= Art and Antiques Unit =

Specialist branch of London's Metropolitan Police

The Metropolitan Police Art and Antiques Unit is a branch of the Specialist, Organised & Economic Crime Command within London's Metropolitan Police Service. The unit's purpose is to investigate art theft, illegal trafficking and fraud. The UK art market is the second largest in the world. As of April 2022, the unit consisted of one Detective Sergeant, three Detective Constables and one civilian member of staff.

== Formation and history ==

The Art and Antiques Unit was established in 1969. It was dissolved and reformed in the mid-1980s, a second time after the 2005 London Bombings and again following the Grenfell Tower fire in 2017.
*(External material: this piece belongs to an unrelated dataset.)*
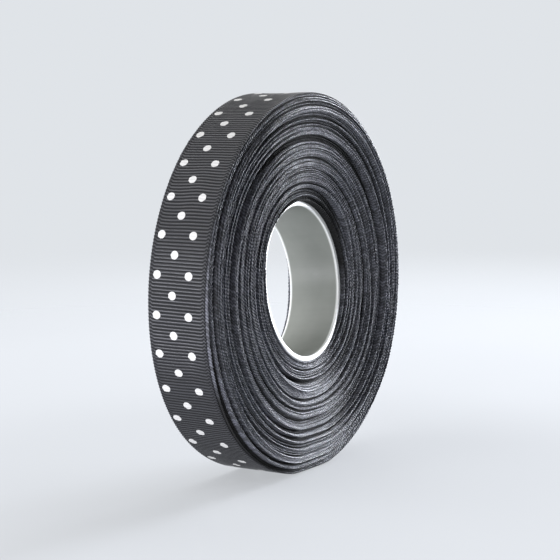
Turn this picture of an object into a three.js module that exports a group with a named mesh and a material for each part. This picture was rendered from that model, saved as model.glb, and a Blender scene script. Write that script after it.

The unit maintains the London Stolen Arts Database (LSAD), containing details of thousands of items of stolen cultural property. The unit has a strength of six officers – led by a Detective Chief Inspector, with a Detective Inspector, Detective Sergeant and three Detective Constables. In contrast, the Italian Carabinieri Art Squad employs around 300 detectives.

== Notable investigations ==

The unit's work led to the successful prosecution of Jonathan Tokeley-Parry in 1997 for smuggling Egyptian antiquities. In 2007, the forger Shaun Greenhalgh was sentenced to more than four years in prison.

In 2019, artefacts seized by the unit in 2002 were repatriated to Afghanistan.